Cuando somos capaces de entrar en este ritmo vital, cuando hacemos experiencia de dejarnos alcanzar por el buen Jesús, percibimos que, de hecho, cuatro semanas es el tiempo, sentimos que este periodo constituye un verdadero espacio de Dios, para Dios, con Él. Irremediablemente, comprendemos que la realidad de Dios es esta: la que se cuece en el silencio, en la lentitud, en la oscuridad sacudida por insinuantes chispas de luz, la que pide, por lo tanto, vigilia, para religarse a estas insinuaciones, dejando que crezcan y adquieran forma, permitiendo que encuentren amables grietas desde donde proyectarse.

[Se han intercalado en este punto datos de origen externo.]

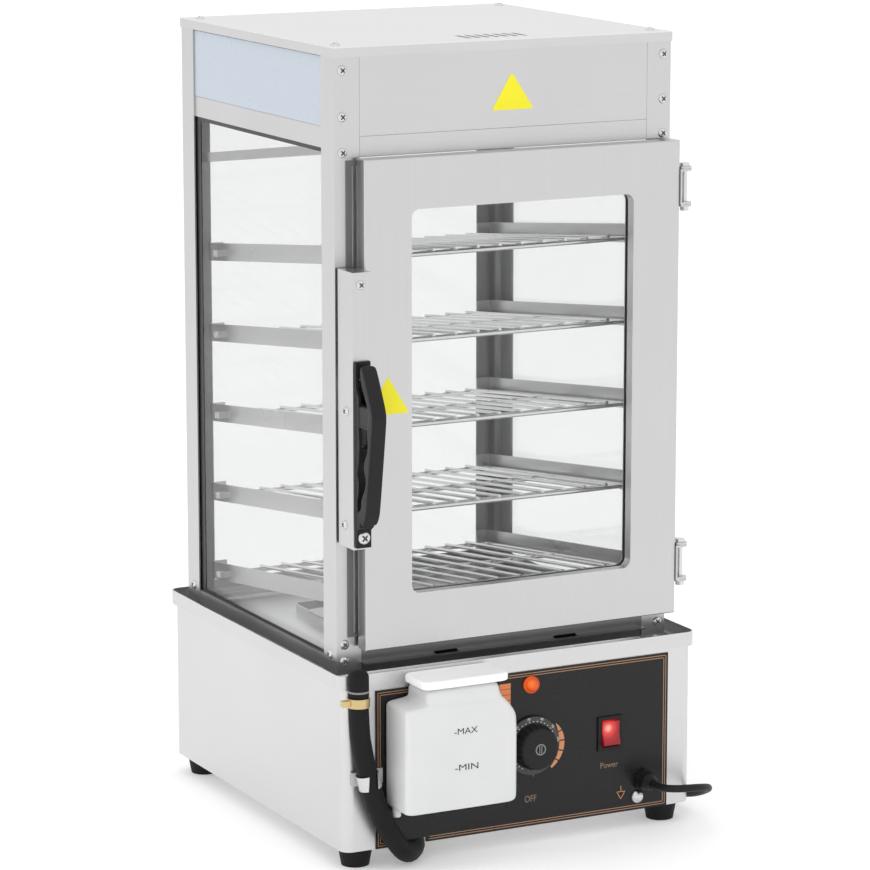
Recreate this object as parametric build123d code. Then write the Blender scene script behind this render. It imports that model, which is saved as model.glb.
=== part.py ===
from build123d import *
import math
import os

os.makedirs("parts", exist_ok=True)

# Driving dimensions, in millimetres. X is right, Y is back, Z is up.
# The cabinet stands centred on cabinet X = 0, Y = 0, and is moved as a whole when it is written.
cabHalfX = 173.0
cabHalfY = 168.0
totalHeight = 749.0
lidOverhang = 1.0
lidFlange = 9.0
sheet = 1.0
postSheet = 1.5
postFront = 25.0
postSide = 27.0
cabBottom = 176.0

baseHalfX = 183.5
baseFront = -203.0
baseBack = 180.5
baseBottom = 18.0
baseTop = 171.0
baseCorner = 10.0
plateBottom = 24.0

trayHalfX = 187.5
trayFront = -204.0
trayBack = 183.0
trayTop = 184.5

panelLeft = -151.5
panelRight = 156.5
panelTop = 167.5
panelFront = baseFront - sheet

footX = 162.0
footFrontY = -182.0
footBackY = 159.0

knobX = 10.0
knobZ = 96.0
lampX = 9.0
lampZ = 154.3
rockerX = 93.5
rockerZ = 97.0
glandX = 131.0
glandZ = 46.5
earthX = 124.0
earthZ = 31.0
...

Son momentos que detienen la cotidianeidad, tiempos que dan sentido y comunican, de una manera u otra, presencia, esperanza, vida renovada. Son, en definitiva, tiempos que nos humanizan, que nos recuerdan que nuestra condición humana necesita reubicarse, sobre todo cuando nos toca vivir una crisis: no podemos sostenernos por mucho tiempo en medio de la fragmentación o el caos imperantes, porque estas realidades nos rompen, nos dividen, nos alejan de lo más esencial nuestro.
Acaba, un año más, el Adviento. Deja paso a otro tiempo, de Navidad, y con él, se abre una nueva posibilidad para dejarnos alcanzar por la ternura de un Dios que sigue esperándonos. Su mano tendida y su rostro de paz nos anuncian, de nuevo, que hay tiempos para construir.